If Stargate’s research is indicative of an industry-wide trend, then brokers may need to catch up with, and accept, technologies that are already available – and so reap the benefits that are there for the taking,

Responsibility for moving the lending industry forward, however, does not just lie with brokers. As Mr Dehne points out, technologies such as Skype, digital signatures and tablet portable computers are well established and widely used in online communications and transactions.

To take full advantage of these integrated technologies, lenders too need to change their requirements and – among other things – to adapt their identification checks to suit an online environment.

Software developers and providers then need to liaise with government departments, lenders, aggregators and brokers to develop a more integrated system that can support the entire process online, from initial enquiry to settlement and beyond.
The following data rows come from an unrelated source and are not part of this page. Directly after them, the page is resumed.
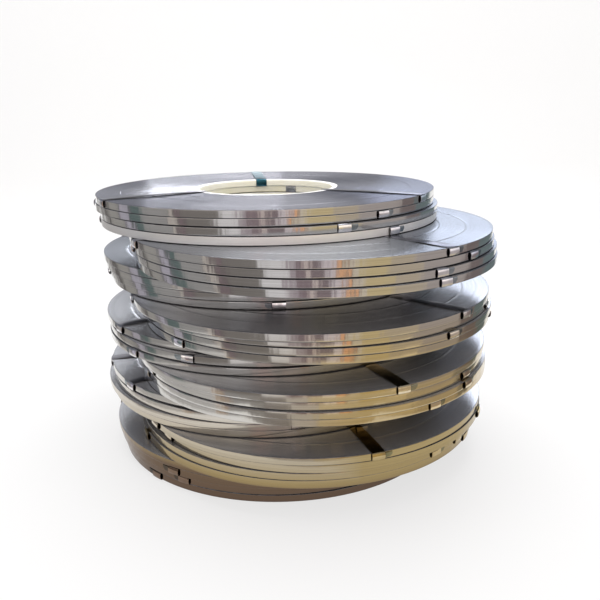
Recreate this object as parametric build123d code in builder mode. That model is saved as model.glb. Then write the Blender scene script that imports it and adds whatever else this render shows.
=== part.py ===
"""Stack of narrow slit coils of stainless steel strip, lying flat in staggered tiers."""

import os
from functools import cache

from build123d import *

os.makedirs("parts", exist_ok=True)

# Driving sizes in millimetres
strip_width = 18.4  # slit width of the strip, so also the height of a coil
coil_diameter = 930.0  # outside of a coil of the usual length
core_diameter = 400.0  # outside of the core ring, so also the bore of the wound strip
core_wall = 14.0
groove_count = 3  # shallow rings between groups of turns, on each end of a coil
groove_width = 1.6
groove_depth = 0.5
strap_width = 32.0
strap_thickness = 0.7
strap_bend = 2.0  # inside radius of a strap's bends, and so its stand-off from the coil's face
strap_clearance = 0.2  # between the straps of two coils where one lies over the other
lap_margin = 1.7  # from each end of the coil to the second layer, where a strap's ends lap
tail_length = 20.0  # folded end of a strap, along the coil's face from the strap's edge
tail_margin = 3.4  # from the coil's lower end to the folded end
tail_cut = 6.0  # slanted corner that the fold leaves
tail_lean = 4.0  # degrees, towards the coil's round face
fold_bearing = 276.0  # degrees, the strap ends fold away from this place at the stack's front

# A strap of each neighbour fits in the gap between two coils
coil_gap = 2 * strap_thickness + strap_clearance
coil_pitch = strip_width + coil_gap

# The tiers from the top one down, each with its coils from the top one down. A coil is given by
# its centre (x, y), what its length adds to the usual diameter, and the bearings of its straps.
TIERS = {
    "a": [
        (-90, 60, -5, (97, 211, 329)),
        (-92, 75, 5, (68, 188, 308)),
        (-80, 65, 0, (53, 173, 293)),
        (-80, 60, -5, (71, 191, 311)),
    ],
    "b": [
        (30, -88, 0, (85, 207, 310)),
        (35, -85, 0, (79, 199, 319)),
        (40, -85, 5, (64, 184, 304)),
        (45, -95, -5, (66, 185, 305)),
    ],
    "c": [
        (-90, 100, 0, (45, 165, 285)),
        (-85, 100, 0, (50, 170, 290)),
        (-80, 105, 0, (78, 198, 318)),
        (-73, 108, 0, (33, 153, 273)),
    ],
    "d": [
        (27, -65, 15, (76, 196, 318)),
        (41, -49, -5, (92, 208, 337)),
        (49, -52, -5, (70, 190, 310)),
        (46, -49, -5, (105, 225, 345)),
    ],
    "e": [
        (-85, 75, 5, (95, 216, 335)),
        (-75, 50, 0, (126, 246, 6)),
        (-75, 45, 0, (103, 223, 343)),
    ],
    "f": [
        (25, -55, 15, (55, 175, 295)),
        (32, -60, -5, (80, 210, 321)),
        (37, -67, -5, (81, 203, 321)),
        (35, -50, 10, (65, 185, 305)),
    ],
    "g": [
        (-80, 55, 0, (74, 194, 220, 314)),
        (-75, 45, 0, (50, 170, 290)),
        (-90, 50, 0, (40, 160, 280)),
        (-85, 50, -10, (60, 180, 300)),
    ],
    "h": [
        (25, -37, 15, (95, 214, 288)),
        (35, -45, -5, (98, 218, 338)),
        (20, -40, 0, (70, 190, 310, 322)),
        (15, -40, 0, (85, 205, 330)),
    ],
    "i": [
        (-70, 30, 0, (60, 180, 300)),
        (-65, 30, 0, (117, 237, 357)),
        (-60, 35, 0, (120, 240, 0)),
        (-55, 35, 0, (107, 227, 347)),
    ],
}

# The origin is under the middle of the stack, so the centres above are moved by the middle
# of the coils' own extent
every_coil = [coil for tier in TIERS.values() for coil in tier]
coil_count = len(every_coil)
reach = coil_diameter / 2
core_radius = core_diameter / 2
middle_x = (
    min(x - reach - more / 2 for x, y, more, bearings in every_coil)
    + max(x + reach + more / 2 for x, y, more, bearings in every_coil)
) / 2
middle_y = (
    min(y - reach - more / 2 for x, y, more, bearings in every_coil)
    + max(y + reach + more / 2 for x, y, more, bearings in every_coil)
) / 2


def wound_coil(base, radius):
    """Turn one coil, with shallow rings between the groups of turns on both of its ends."""
    section = Plane(origin=base.origin, x_dir=base.x_dir, z_dir=-base.y_dir)
    wall = radius - core_radius
    with BuildPart() as wound:
        with BuildSketch(section):
            with Locations((core_radius + wall / 2, strip_width / 2)):
                Rectangle(wall, strip_width)
            for groove in range(1, groove_count + 1):
                middle = core_radius + wall * groove / (groove_count + 1)
                for end, bottom in ((0, groove_depth), (strip_width, strip_width - groove_depth)):
                    with BuildLine():
                        Polyline(
                            (middle - groove_width / 2, end),
                            (middle, bottom),
                            (middle + groove_width / 2, end),
                            close=True,
                        )
                    make_face(mode=Mode.SUBTRACT)
        revolve(axis=Axis(base.origin, base.z_dir))
    return wound.part


@cache
def bent_strap(radius, side):
    """Bend one strap round the section of a coil that lies on the XY plane.

    The strap runs out along X, over the coil, down its outer face, back under it and up through
    the bore. Its ends lap on the outer face, and the last of it is folded to one side there.
    """
    inner = core_radius - core_wall - strap_bend
    outer = radius + strap_bend
    with BuildPart() as strap:
        with BuildSketch(Plane.XZ):
            with Locations(((inner + outer) / 2, strip_width / 2)):
                RectangleRounded(
                    outer - inner + 2 * strap_thickness,
                    strip_width + 2 * strap_thickness,
                    strap_bend + strap_thickness,
                )
                RectangleRounded(outer - inner, strip_width, strap_bend, mode=Mode.SUBTRACT)
        extrude(amount=strap_width / 2, both=True)
        with BuildSketch(Plane.YZ.offset(outer + strap_thickness)):
            with Locations((0, strip_width / 2)):
                Rectangle(strap_width, strip_width - 2 * lap_margin)
        extrude(amount=strap_thickness)
        add(folded_tail(outer, side))
    return strap.part


def folded_tail(face, side):
    """Make the strap's folded end, a leaning plate beside the strap's outer run."""
    hinge = Plane(origin=(face, side * (strap_width / 2 - strap_thickness), 0))
    leaning = hinge.rotated((0, 0, side * tail_lean))
    far = tail_length + strap_thickness
    top = strip_width - strap_bend
    with BuildPart() as tail:
        with BuildSketch(Plane(leaning.origin, x_dir=leaning.y_dir, z_dir=leaning.x_dir)):
            with BuildLine():
                Polyline(
                    (0, top),
                    (side * far, top),
                    (side * far, tail_margin + tail_cut),
                    (side * (far - tail_cut), tail_margin),
                    (0, tail_margin),
                    close=True,
                )
            make_face()
        extrude(amount=strap_thickness)
    return tail.part


number = 0
for letter, tier in TIERS.items():
    bases = []
    straps = []
    for place, (x, y, more, bearings) in enumerate(tier, start=1):
        number += 1
        radius = (coil_diameter + more) / 2
        height = strap_thickness + (coil_count - number) * coil_pitch
        base = Plane(origin=(x - middle_x, y - middle_y, height))
        bases.append(base)
        coil = wound_coil(base, radius)
        coil.label = f"coil_{letter}{place}"
        export_step(coil, f"parts/coil_{letter}{place}.step")
        for bearing in bearings:
            side = 1 if (bearing - fold_bearing) % 360 < 180 else -1
            straps.append((base.rotated((0, 0, bearing)), bent_strap(radius, side)))
    with BuildPart() as core_rings:
        for base in bases:
            with BuildSketch(base):
                Circle(core_radius)
                Circle(core_radius - core_wall, mode=Mode.SUBTRACT)
            extrude(amount=strip_width)
    core_rings.part.label = f"core_rings_{letter}"
    export_step(core_rings.part, f"parts/core_rings_{letter}.step")
    with BuildPart() as tier_straps:
        for seat, strap in straps:
            with Locations(seat):
                add(strap)
    tier_straps.part.label = f"straps_{letter}"
    export_step(tier_straps.part, f"parts/straps_{letter}.step")
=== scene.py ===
"""Looks of a staggered stack of narrow slit coils of bright stainless strip."""

import math

import bpy
import numpy as np
from mathutils import Matrix, Vector


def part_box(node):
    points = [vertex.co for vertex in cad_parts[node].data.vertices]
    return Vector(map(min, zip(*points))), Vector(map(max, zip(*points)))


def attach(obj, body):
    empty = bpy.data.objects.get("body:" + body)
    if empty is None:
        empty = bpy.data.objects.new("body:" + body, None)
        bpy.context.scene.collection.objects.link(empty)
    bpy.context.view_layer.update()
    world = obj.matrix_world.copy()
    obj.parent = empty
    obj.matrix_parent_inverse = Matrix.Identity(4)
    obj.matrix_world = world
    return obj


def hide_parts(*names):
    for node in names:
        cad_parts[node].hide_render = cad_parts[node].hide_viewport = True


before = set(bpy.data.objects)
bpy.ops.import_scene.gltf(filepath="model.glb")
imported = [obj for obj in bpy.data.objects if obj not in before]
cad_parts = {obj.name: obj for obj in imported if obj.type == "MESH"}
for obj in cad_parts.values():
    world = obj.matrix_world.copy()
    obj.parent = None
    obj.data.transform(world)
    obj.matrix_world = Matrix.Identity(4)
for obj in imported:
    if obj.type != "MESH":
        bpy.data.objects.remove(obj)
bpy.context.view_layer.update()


# The wound coils.
# Each is a long slit strip of bright rolled stainless steel, wound flat on its core ring. Its
# outermost turn shows as a mirror-like band and its slit edges as fine rings on both ends.
def start_material(name, metallic, roughness, anisotropic=0.0):
    """Start a node material whose constant values sit on the shader's own sockets."""
    material = bpy.data.materials.new(name)
    material.use_nodes = True
    nodes = material.node_tree.nodes
    shader = nodes["Principled BSDF"]
    shader.inputs["Metallic"].default_value = metallic
    shader.inputs["Roughness"].default_value = roughness
    shader.inputs["Anisotropic"].default_value = anisotropic
    return material, nodes, material.node_tree.links, shader


def add_node(nodes, kind, **values):
    """Add one node and set its plain attributes and its unlinked inputs."""
    node = nodes.new(kind)
    for key, value in values.items():
        if key in node.bl_rna.properties:
            setattr(node, key, value)
        else:
            node.inputs[key.replace("_", " ")].default_value = value
    return node


def set_ramp(node, stops):
    """Fill a colour ramp from (position, colour) stops."""
    ramp = node.color_ramp
    while len(ramp.elements) < len(stops):
        ramp.elements.new(0.5)
    for element, (position, colour) in zip(ramp.elements, stops):
        element.position = position
        element.color = (*colour, 1.0)


def skin(rings, closed, slots, uv_along, uv_across):
    """Join a row of closed outlines into one shell.

    rings[k, j] is point j of outline k. Quad (k, j) spans outlines k and k + 1 and points j and
    j + 1, and takes material slots[j]. A row that isn't closed gets a flat end across its first
    and its last outline, filled in strips from point 0 against the last point. The UV map is
    uv_along[k] by uv_across[j]. Where the shell's volume comes out negative, its quads are turned
    round, so that they face outwards.
    """
    row_count, point_count = rings.shape[:2]
    spans = row_count if closed else row_count - 1
    k, j = np.meshgrid(np.arange(spans), np.arange(point_count), indexing="ij")
    k_next = (k + 1) % row_count
    j_next = (j + 1) % point_count
    corners = [(k, j), (k_next, j), (k_next, j_next), (k, j_next)]
    quads = np.stack([a * point_count + b for a, b in corners], axis=-1).reshape(-1, 4)
    along = np.stack([uv_along[k], uv_along[k + 1], uv_along[k + 1], uv_along[k]], axis=-1)
    across = np.stack([uv_across[b] for a, b in corners], axis=-1)
    uv = np.stack([along, across], axis=-1).reshape(-1, 4, 2)
    chosen = np.tile(slots, spans)
    if not closed:
        i = np.arange(point_count // 2 - 1)
        strip = np.stack([i, i + 1, point_count - 2 - i, point_count - 1 - i], axis=-1)
        ends = np.concatenate([strip, strip[:, ::-1] + (row_count - 1) * point_count])
        quads = np.concatenate([quads, ends])
        uv = np.concatenate([uv, np.zeros((len(ends), 4, 2))])
        chosen = np.concatenate([chosen, np.full(len(ends), slots[-1])])
    points = rings.reshape(-1, 3)
    a, b, c, d = (points[quads[:, n]] for n in range(4))
    volume = (np.cross(b - a, c - a) * a).sum() + (np.cross(c - a, d - a) * a).sum()
    if volume < 0:
        quads, uv = quads[:, ::-1], uv[:, ::-1]
    return points, quads, chosen, uv


def add_piece(name, skins, materials, replaced):
    """Put some shells into one mesh object, at the origin, that replaces a CAD node."""
    offsets = np.cumsum([0] + [len(points) for points, quads, chosen, uv in skins])
    mesh = bpy.data.meshes.new(name)
    quads = np.concatenate([part[1] + offset for part, offset in zip(skins, offsets)])
    mesh.from_pydata(np.concatenate([part[0] for part in skins]), [], quads)
    layer = mesh.uv_layers.new(name="winding")
    layer.data.foreach_set("uv", np.concatenate([part[3] for part in skins]).reshape(-1))
    chosen = np.concatenate([part[2] for part in skins]).astype(np.int32)
    mesh.polygons.foreach_set("material_index", chosen)
    mesh.polygons.foreach_set("use_smooth", np.ones(len(quads), bool))
    mesh.update()
    sharpest_smooth_bend = math.radians(35)
    mesh.set_sharp_from_angle(angle=sharpest_smooth_bend)
    for material in materials:
        mesh.materials.append(material)
    piece = bpy.data.objects.new(name, mesh)
    bpy.context.scene.collection.objects.link(piece)
    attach(piece, "root")
    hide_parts(replaced)


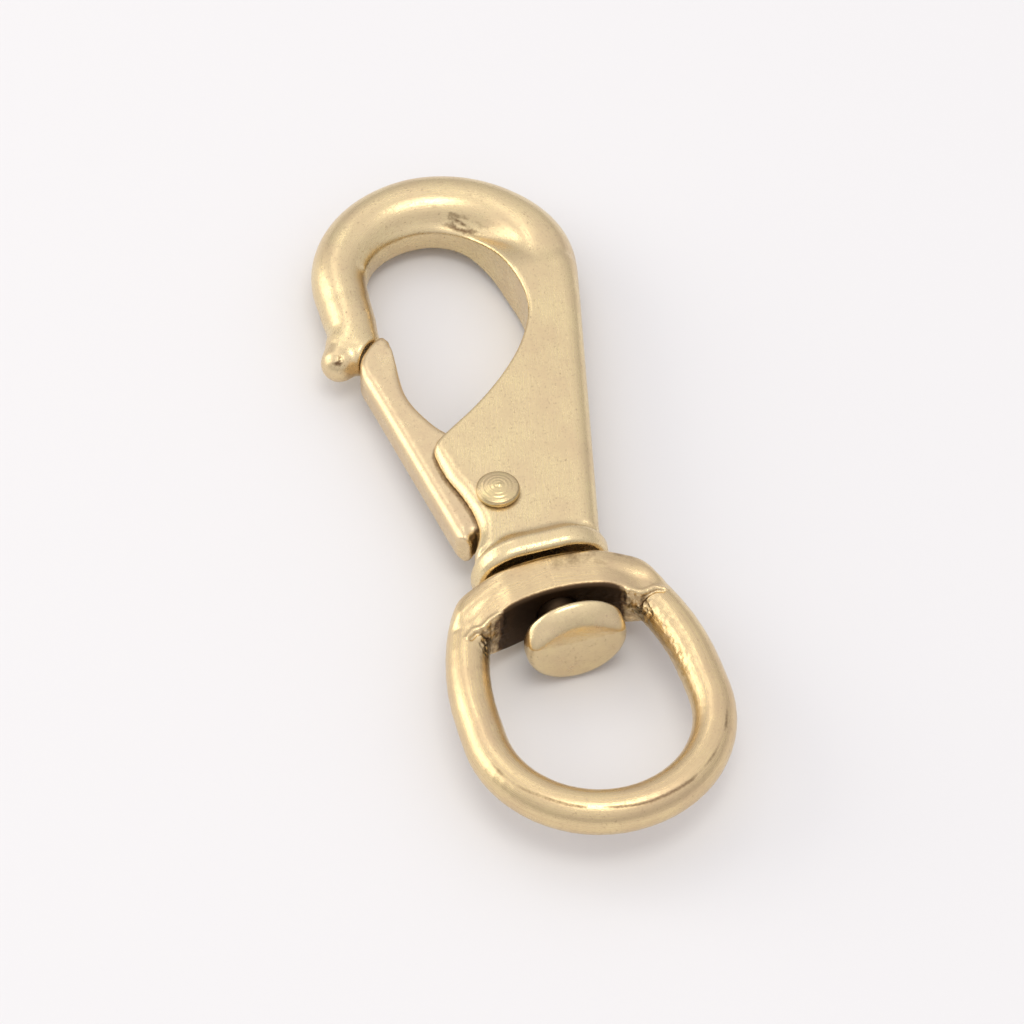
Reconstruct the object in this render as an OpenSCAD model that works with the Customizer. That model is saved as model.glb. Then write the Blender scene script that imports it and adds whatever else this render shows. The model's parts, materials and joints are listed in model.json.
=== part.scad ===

“All brokers like the idea of software”, says Finware’s Mr Hayden, “yet most people don’t quite get the concept of what CRM systems are all about. They think it’s only about names and addresses with the added benefit of being able to send out Christmas and birthday cards.”

“Software offers so much more than that,” he says.

So, while there is no denying that broker software development has made incredible advances, improving process and synchronising brokers’ workflow, there still appear to be gaps between the consumers, brokers, aggregators and lenders that more effective use of technology could fill.

“The industry, as a general rule, can be very slow technology-wise,” says Stargate’s Mr Spencer.

But with tech-savvy Generation Ys catching up with the housing market and technology catching up with brokers’ needs, it’s now time for brokers and the lending industry as a whole to catch up with their use of technology.